Today the big U.S. domestic market is no longer a surefire haven. With tepid growth, consumers and firms have tightened their spending, while government procurement is decimated by budget cuts. A lot of the action now is in places like the BRIC countries, Brazil Russia-India-China, which have big populations plus growing middle classes and industries, coupled with sovereign wealth that allows them to build competitive infrastructure. And, even entrepreneurs from the so-called PIIGs (Portugal, Italy, Greece and Spain) are courting the BRICs. A number of Portuguese high-tech firms are building footholds in Brazil, aided in part by the fact that Portugal and its onetime colony share a history and a language.

This brings us to another factor that can make American entrepreneurs less globally minded: the relative geographic and cultural isolation of the U.S. We don't have a wide assortment of nearby neighbors, as nations in, say, Europe do. And while people from other countries are eager to learn the ways of the U.S., we don't always match that eagerness in return. In more senses than the literal one, others speak our language more than we speak theirs.

It's not as if Americans live in a bubble. Many of our startups have immigrant founders, as my friend Vivek Wadhwa points out, who can leverage contacts in their countries of origin. Many software and Internet-based firms, in particular, go global early. Increasing numbers of young Americans go abroad -- to study, to do research or charitable work, or just to travel -- and they have online friends in other countries from childhood. You could say the new generation is growing up more global than any in the country's past.

The challenge is to build on this international exposure and turn it into new globally oriented businesses across multiple industries. And for that we'll need to stretch ourselves and learn to have a global mindset in all aspects of new-firm formation.

A global mindset entails much more than trying to sell U.S. goods into foreign countries. It also entails more than learning the rules and customs of those countries, so as not to shoot oneself in the foot when opening an office overseas. A true global mindset requires moving beyond the simplistic starting point of taking an American idea and trying to transplant it "over there."
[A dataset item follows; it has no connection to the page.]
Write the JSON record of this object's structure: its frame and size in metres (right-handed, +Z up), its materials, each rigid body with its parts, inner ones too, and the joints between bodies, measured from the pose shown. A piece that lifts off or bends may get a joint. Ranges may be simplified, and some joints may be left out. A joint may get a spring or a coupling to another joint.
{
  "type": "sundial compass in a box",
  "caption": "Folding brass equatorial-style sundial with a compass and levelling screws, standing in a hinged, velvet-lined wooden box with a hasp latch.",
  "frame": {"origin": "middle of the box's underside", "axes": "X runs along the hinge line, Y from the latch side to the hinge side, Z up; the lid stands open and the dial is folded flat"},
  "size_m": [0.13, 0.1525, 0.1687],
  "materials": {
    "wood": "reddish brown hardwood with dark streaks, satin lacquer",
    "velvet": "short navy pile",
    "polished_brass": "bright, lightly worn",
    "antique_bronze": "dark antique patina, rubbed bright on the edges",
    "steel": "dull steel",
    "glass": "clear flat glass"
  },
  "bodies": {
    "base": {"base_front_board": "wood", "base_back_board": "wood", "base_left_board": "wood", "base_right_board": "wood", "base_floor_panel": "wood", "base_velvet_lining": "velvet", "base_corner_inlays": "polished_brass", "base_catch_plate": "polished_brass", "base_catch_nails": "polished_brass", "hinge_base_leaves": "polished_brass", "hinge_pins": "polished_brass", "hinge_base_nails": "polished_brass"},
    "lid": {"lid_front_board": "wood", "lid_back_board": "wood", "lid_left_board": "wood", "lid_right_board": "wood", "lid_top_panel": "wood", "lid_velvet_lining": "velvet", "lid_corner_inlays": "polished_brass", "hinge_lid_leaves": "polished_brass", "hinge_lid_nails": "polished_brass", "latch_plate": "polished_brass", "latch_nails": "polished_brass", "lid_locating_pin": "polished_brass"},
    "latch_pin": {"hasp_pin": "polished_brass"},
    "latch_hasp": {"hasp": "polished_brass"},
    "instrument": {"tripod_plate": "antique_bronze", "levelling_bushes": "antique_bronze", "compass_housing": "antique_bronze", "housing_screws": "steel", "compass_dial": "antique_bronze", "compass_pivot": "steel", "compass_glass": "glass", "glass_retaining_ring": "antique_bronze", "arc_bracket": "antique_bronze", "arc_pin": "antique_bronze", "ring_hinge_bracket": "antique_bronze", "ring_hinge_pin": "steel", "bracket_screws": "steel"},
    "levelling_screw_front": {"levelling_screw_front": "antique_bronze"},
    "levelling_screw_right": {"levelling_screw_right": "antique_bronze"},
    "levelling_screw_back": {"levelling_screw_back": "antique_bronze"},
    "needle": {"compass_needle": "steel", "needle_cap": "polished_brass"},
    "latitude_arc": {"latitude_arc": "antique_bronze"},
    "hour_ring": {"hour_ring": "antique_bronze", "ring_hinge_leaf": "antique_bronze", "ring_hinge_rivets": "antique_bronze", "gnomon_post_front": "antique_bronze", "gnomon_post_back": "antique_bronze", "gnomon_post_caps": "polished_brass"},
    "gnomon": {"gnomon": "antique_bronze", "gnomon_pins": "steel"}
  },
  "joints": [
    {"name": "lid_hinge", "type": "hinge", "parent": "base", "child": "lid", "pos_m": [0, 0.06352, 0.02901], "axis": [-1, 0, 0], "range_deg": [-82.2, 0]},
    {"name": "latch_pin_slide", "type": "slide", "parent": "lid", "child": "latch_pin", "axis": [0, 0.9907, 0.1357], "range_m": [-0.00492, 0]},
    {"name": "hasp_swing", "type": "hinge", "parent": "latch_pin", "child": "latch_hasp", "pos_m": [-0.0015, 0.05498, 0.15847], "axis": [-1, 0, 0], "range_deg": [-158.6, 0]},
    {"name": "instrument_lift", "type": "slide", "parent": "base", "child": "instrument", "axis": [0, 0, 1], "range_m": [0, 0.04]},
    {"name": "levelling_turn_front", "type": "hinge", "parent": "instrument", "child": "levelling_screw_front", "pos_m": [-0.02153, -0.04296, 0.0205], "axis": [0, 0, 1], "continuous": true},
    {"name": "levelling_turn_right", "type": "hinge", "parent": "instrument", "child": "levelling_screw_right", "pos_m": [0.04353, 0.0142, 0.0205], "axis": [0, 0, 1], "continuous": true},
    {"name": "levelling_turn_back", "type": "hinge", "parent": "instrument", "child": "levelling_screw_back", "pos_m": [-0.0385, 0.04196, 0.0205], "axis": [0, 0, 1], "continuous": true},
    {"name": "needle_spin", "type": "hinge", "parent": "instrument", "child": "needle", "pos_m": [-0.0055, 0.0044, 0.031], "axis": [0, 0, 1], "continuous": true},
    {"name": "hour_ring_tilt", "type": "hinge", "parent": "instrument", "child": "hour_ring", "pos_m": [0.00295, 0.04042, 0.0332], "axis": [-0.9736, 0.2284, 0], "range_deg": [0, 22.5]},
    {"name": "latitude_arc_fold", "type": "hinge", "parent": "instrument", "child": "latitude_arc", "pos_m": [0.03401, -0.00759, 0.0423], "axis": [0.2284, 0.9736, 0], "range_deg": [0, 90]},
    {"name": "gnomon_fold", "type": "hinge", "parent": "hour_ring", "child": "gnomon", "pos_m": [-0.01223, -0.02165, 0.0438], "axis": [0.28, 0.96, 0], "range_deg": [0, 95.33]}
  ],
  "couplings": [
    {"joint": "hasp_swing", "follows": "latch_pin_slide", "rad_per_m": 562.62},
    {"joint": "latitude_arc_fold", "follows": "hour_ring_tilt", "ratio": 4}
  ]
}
Truly global entrepreneurs might start from the other direction, building businesses around ideas and opportunities they discover elsewhere. One example is Amazon Millworks, founded by Andrew Sloop while he served on a Mormon mission to Peru. While there, Sloop met Peruvian carpenters who made exquisite furniture by hand. Today his North Carolina firm draws on these artisans to provide custom woodwork and furnishings for homes in the premium segment. Amazon Millworks was born global.

Entrepreneurs in technology fields must also learn the subtleties involved in tapping international markets and supply chains. Business researchers such as Erica Fuchs at Carnegie Mellon are finding, for instance, that the common practice of designing a product and then having it made in another country -- whether to save cost, or to get close to an emerging market -- may not play out so simply if the product is a highly innovative one like a new type of optoelectronics chip. Outsourcing can change the dynamics to the point where a given innovation is not as viable as it had seemed.

To quote from the title of one of Fuchs's papers, product innovators may have to think in terms of "design for location." Similarly, business models conceived for the U.S. market may not be scalable or even adaptable globally. Thus a key question is: what could help Americans get better attuned to both the opportunities and pitfalls of going global?

One template might be the Kauffman Foundation's Global Scholars program. Started in 2007 through a collaboration with Gordon Brown, then chancellor of the Exchequer of the United Kingdom, the program enables countries to send aspiring entrepreneurs here to the U.S. for 21 weeks of intensive learning from experts at our universities and innovative companies.

Along with learning to build new firms that can function well internally, Global Scholars have their outlooks and their networks expanded. They see how American business operates. Scholars from diverse countries in Europe and Asia learn from each other. Then they go home to propagate their global lessons, like the former Global Scholar who's now helping to foster cross-border entrepreneurship in adjoining areas of the Netherlands, Germany and Belgium.

Could such a program produce the same benefits for fledgling U.S. entrepreneurs? We think so. The Global Scholars program is now taking applicants from its home country for the first time. Next year, about 10 of America's best young prospects will learn in concert with a roughly equal number of the rest of the world's best.

So that's one approach. Many more possibilities exist. (Here's one: can the U.S. diplomatic corps help bring American entrepreneurs into other countries?) But above all, every American who dreams of building a great company has to know that being global is neither an option nor an add-on. It's the new reality. America's best exports are the talents of our entrepreneurial leaders unleashed in a global marketplace. Are American entrepreneurs born global? For our sake, I hope so.